By Peter Schwartz | Posted 5/5/2020

One of favorite things about youth sports is the interaction that my wife and I have at games with other parents. 

At the football field, we’ll give each other high fives when our team scores. There are times when other parents will come over and say, “Bradley made a nice block.” We’ll go over to other parents and say, “That was some catch by Joe.” There have always been handshakes, pats on the back and even hugs.  We’ve been through it all from the beginning.

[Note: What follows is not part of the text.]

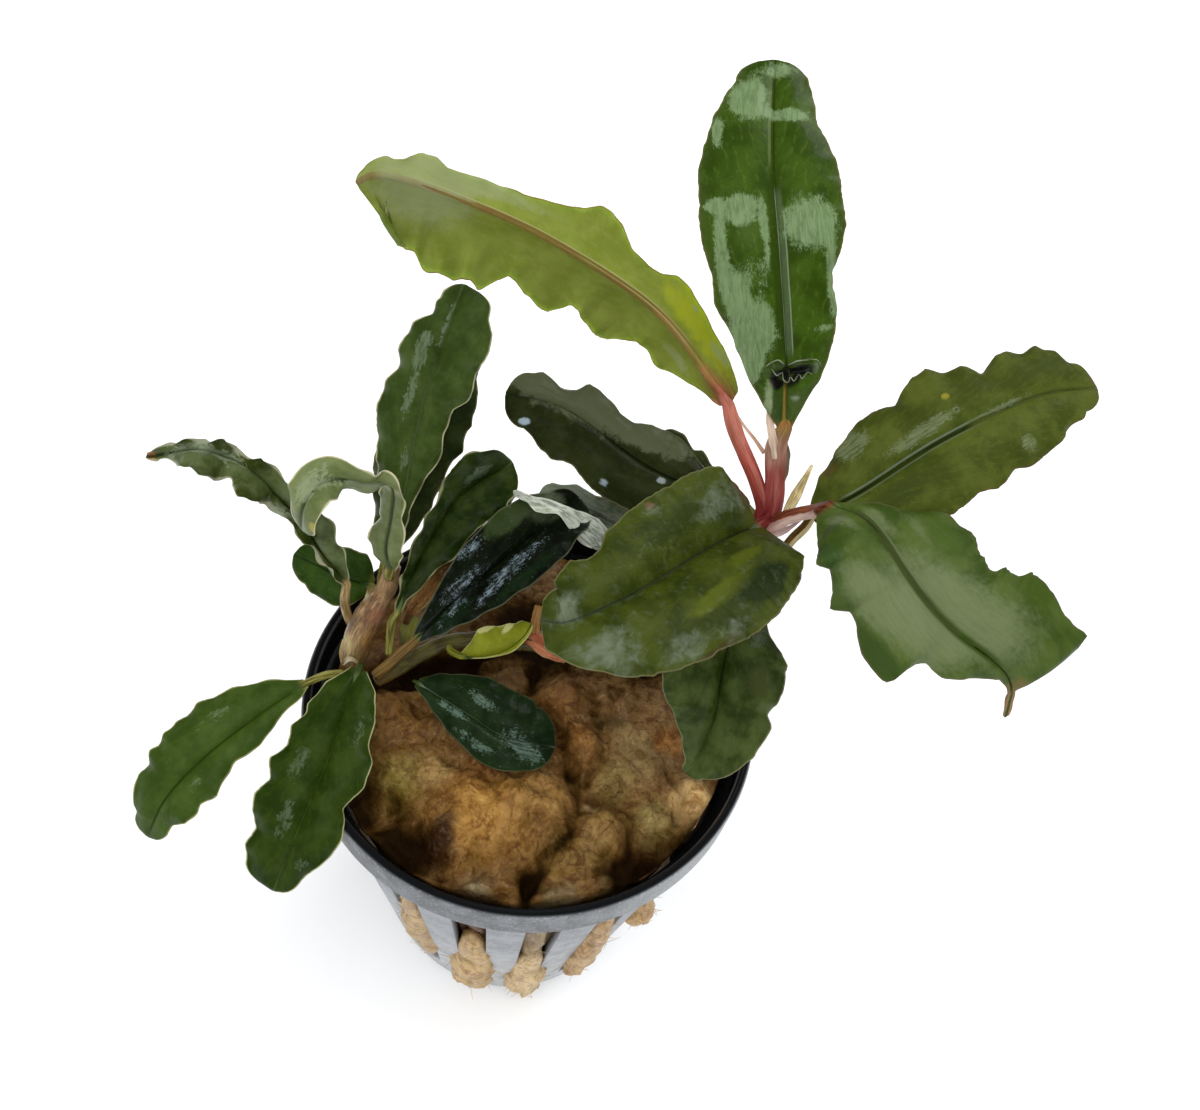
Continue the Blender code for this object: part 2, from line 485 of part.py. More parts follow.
               (15.8, 2.0), (17, 1.9), (18, 2.4), (19, 2.2), (19.7, 1.4), (21.2, 1.9), (23, 1.2),
               (24.7, 1.1), (26.3, 0.3)]),
    "leaf_curled": dict(
        colour="grey_green", stalk=[(-17.1, 3.3, 62.2)],
        stalk_radii=(0.55, 0.5),
        rib=[(-16.9, 3.3, 63.6), (-17.1, 3.6, 67.2), (-16.6, 4.3, 71.6), (-16.4, 4.1, 76.2),
             (-18.4, 1.9, 78.5), (-20.2, 0.5, 79.9), (-21.8, -0.8, 80.0), (-22.7, -2.4, 78.8),
             (-23.1, -3.0, 75.9)],
        face=((-0.3, -0.75, 0.6), (-0.5, -0.6, 0.3)),
        left=[(0, 0.6), (1.5, 1.8), (3.6, 2.3), (5, 2.2), (6.5, 1.5), (8, 1.8), (10, 1.9), (12.8, 1.5),
              (14, 1.9), (16, 1.6), (18, 2.0), (19, 1.6), (21, 2.0), (23, 2.3), (25, 2.2), (26.8, 1.2),
              (27.7, 0.4)],
        right=[(0, 0.6), (1.5, 1.4), (3.6, 2.1), (6, 2.0), (8, 1.4), (10, 1.3), (12.8, 1.4), (16, 1.7),
               (18.7, 1.8), (21, 2.6), (23, 2.9), (24.5, 2.2), (26, 1.4), (27.7, 0.4)]),
    "leaf_small_round": dict(
        colour="green", stalk=[(-19.6, 3.7, 55.4)],
        stalk_radii=(0.4, 0.4),
        rib=[(-19.6, 5.5, 56.9), (-23.0, 5.7, 57.1), (-26.3, 6.4, 57.7), (-28.9, 6.9, 58.1)],
        face=((-0.3, -0.5, 0.8), (-0.3, -0.5, 0.8)),
        left=[(0, 0.5), (0.8, 1.4), (1.8, 2.7), (3.2, 3.2), (5.8, 3.0), (8, 1.9), (9, 0.9), (9.5, 0.3)],
        right=[(0, 0.5), (0.7, 2.4), (1.3, 3.3), (4.5, 3.4), (6.5, 2.6), (8.2, 1.5), (9.2, 0.6),
               (9.5, 0.3)]),
    "leaf_lower_left": dict(
        colour="green", stalk=[(-20.6, -3.7, 52.9), (-22.2, -4.6, 53.3)],
        stalk_radii=(0.45, 0.42),
        rib=[(-24.0, -5.8, 53.0), (-28.5, -10.8, 51.6), (-32.3, -15.3, 49.9), (-35.1, -19.2, 47.4),
             (-36.5, -22.0, 43.8)],
        face=((-0.1, -0.4, 0.9), (-0.1, -0.4, 0.9)),
        left=[(0, 0.5), (1, 1.0), (4.6, 1.6), (5.8, 2.2), (7.5, 2.9), (10.4, 2.5), (12.2, 3.1),
              (14.1, 4.1), (16.2, 3.3), (17, 3.7), (18.7, 3.5), (20.5, 2.0), (21.8, 1.9), (23, 0.6)],
        right=[(0, 0.5), (3, 2.7), (6.2, 4.1), (9.5, 5.1), (12.2, 4.9), (14.1, 5.1), (15.1, 4.5),
               (16, 4.8), (17, 4.0), (18.2, 4.1), (21, 2.8), (22.6, 1.2), (23, 0.6)]),
    "leaf_over_rim": dict(
        colour="green", stalk=[(-18.6, -3.3, 54.6)],
        stalk_radii=(0.4, 0.4),
        rib=[(-18.6, -4.1, 55.0), (-19.0, -8.3, 53.9), (-19.2, -13.9, 52.3), (-20.2, -19.8, 50.1),
             (-21.8, -25.6, 45.2)],
        face=((0.0, -0.45, 0.9), (0.0, -0.45, 0.9)),
        left=[(0, 0.9), (2, 2.7), (5.3, 3.7), (7.8, 3.6), (9.3, 4.5), (11.6, 4.6), (14.1, 3.3), (15, 4.0),
              (16.8, 4.6), (19.3, 3.9), (21.6, 2.5), (23.6, 1.7), (24.7, 0.6)],
        right=[(0, 0.9), (2.4, 2.7), (4.9, 3.8), (5.8, 3.7), (7.4, 4.8), (9.7, 4.5), (11.8, 5.6),
               (13.9, 4.9), (15.8, 5.5), (17.6, 5.2), (19.1, 4.1), (21, 4.5), (23, 3.3), (24.2, 1.4),
               (24.7, 0.6)]),
    "leaf_on_wool": dict(
        colour="bottle_green", stalk=[(-13.6, -2.9, 53.2)],
        stalk_radii=(0.38, 0.38),
        rib=[(-12.5, -3.3, 53.2), (-6.0, -5.7, 52.4), (-2.0, -7.1, 51.8), (3.5, -6.9, 51.2)],
        face=((0.0, -0.3, 0.95), (0.0, -0.3, 0.95)),
        left=[(0, 0.5), (1.5, 2.2), (3.4, 3.2), (5.6, 4.4), (8.6, 4.9), (11, 5.1), (13.6, 4.7),
              (14.6, 3.6), (16.4, 2.0), (17, 0.6)],
        right=[(0, 0.5), (2.4, 1.4), (5.9, 2.8), (9.8, 3.5), (11.7, 3.7), (14.1, 3.1), (16.2, 1.5),
               (17, 0.6)]),
    "leaf_young": dict(
        colour="yellow_green", stalk=[(-9.8, -1.6, 55.6)],
        stalk_radii=(0.38, 0.36),
        rib=[(-8.2, -0.9, 56.2), (-5.6, -0.7, 56.9), (-3.2, -0.2, 58.2), (-1.6, 0.6, 60.2)],
        face=((-0.1, -0.85, 0.45), (-0.3, -0.8, 0.5)),
        fold=((5, 20), (10, 20)),
        left=[(0, 0.4), (1.2, 1.7), (2, 2.8), (2.9, 3.9), (4.2, 4.1), (6.4, 2.8), (7.6, 1.2), (8.3, 0.4)],
        right=[(0, 0.3), (3.2, 0.3), (6.1, 0.6), (8.3, 0.3)]),
    "bract": dict(
        colour="bract_brown", stalk=[(-14.2, 2.9, 58.2)],
        stalk_radii=(0.35, 0.35),
        rib=[(-13.6, 3.6, 59.8), (-12.0, 5.0, 62.4), (-10.6, 6.0, 64.6)],
        face=((0.1, -0.7, 0.7), (0.1, -0.7, 0.7)),
        fold=((20, 20), (20, 20)),
        left=[(0, 0.4), (1.5, 0.9), (3.5, 0.8), (5.6, 0.25)],
        right=[(0, 0.4), (1.5, 0.9), (3.5, 0.8), (5.6, 0.25)]),
    "stem_scale": dict(
        colour="bract_brown", stalk=[(-2.0, 1.5, 57.9)],
        stalk_radii=(0.3, 0.3),
        rib=[(-1.2, 1.3, 57.7), (0.8, 1.2, 57.4), (2.8, 1.9, 57.7)],
        face=((0.1, -0.75, 0.65), (0.1, -0.75, 0.65)),
        fold=((-15, -15), (-15, -15)),
        left=[(0, 0.4), (1, 1.2), (2.6, 1.1), (4.2, 0.3)],
        right=[(0, 0.4), (1, 1.3), (2.6, 1.2), (4.2, 0.3)]),
}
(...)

We’ve been fortunate to be involved with some great groups of parents who are so supportive of one another and all of the kids on the team. It’s special when a parent will come up to us and complement our child when he does something good on the field. Of course, we do the same with other kids on the team. Just like with football, there are high fives, handshakes and pats on the back and hugs.  

No matter what the youth sport is, the interaction among parents is very important to establishing a great atmosphere. However, when sports return after the pandemic is under control, I do believe that all that will change. Given the emphasis on public health and safety, the behavior and habits of parents may be a little different.

I realized that this past weekend.

It was such a nice day in our community on Long Island that Sheryl and I decided to bring the boys to one of our neighborhood little league fields to have some fun pitching and hitting. As we pulled up the field, we had the idea to call a close family of ours to join us – while social distancing, of course.

It was a blast to have them around. The boys had not seen each other in quite some time, and it was great for us to see the other parents. But this was not like other get togethers at the baseball field. There were no high fives, no pats on the back, no handshakes, no hugs and no mischief on the field with kids being kids. It was the new normal, especially for the parents and you know what…it really wasn’t so bad.

Later that night when we were home watching television, I admitted to my wife that today was different, but really enjoyed seeing the other family. It was fun for the parents to be able to strike up conversation and talk about what has been going on. I sounded like a broken record all night saying there has to be a way to get these kids back on the field and to get the parents in the bleachers to cheer them on.

The games will return at some point, but it’s going to be different – and not just on the field. The interaction between the parents will be different and that will take some getting used to. But the one thing that shouldn’t change is the enthusiasm.

I can’t wait for sports to come back and to share all of these great moments again with other parents.   

Peter is a sports anchor for the CBS Sports Radio Network, FOX News Headlines 24/7 and WCBS 880 Radio in New York.  His son Bradley plays middle school football on Long Island and is a participant in the U.S. National Team program while his younger son Jared plays flag football.   Peter, his wife Sheryl and the boys are busy cheering on the New York Jets when they’re not at a youth football field.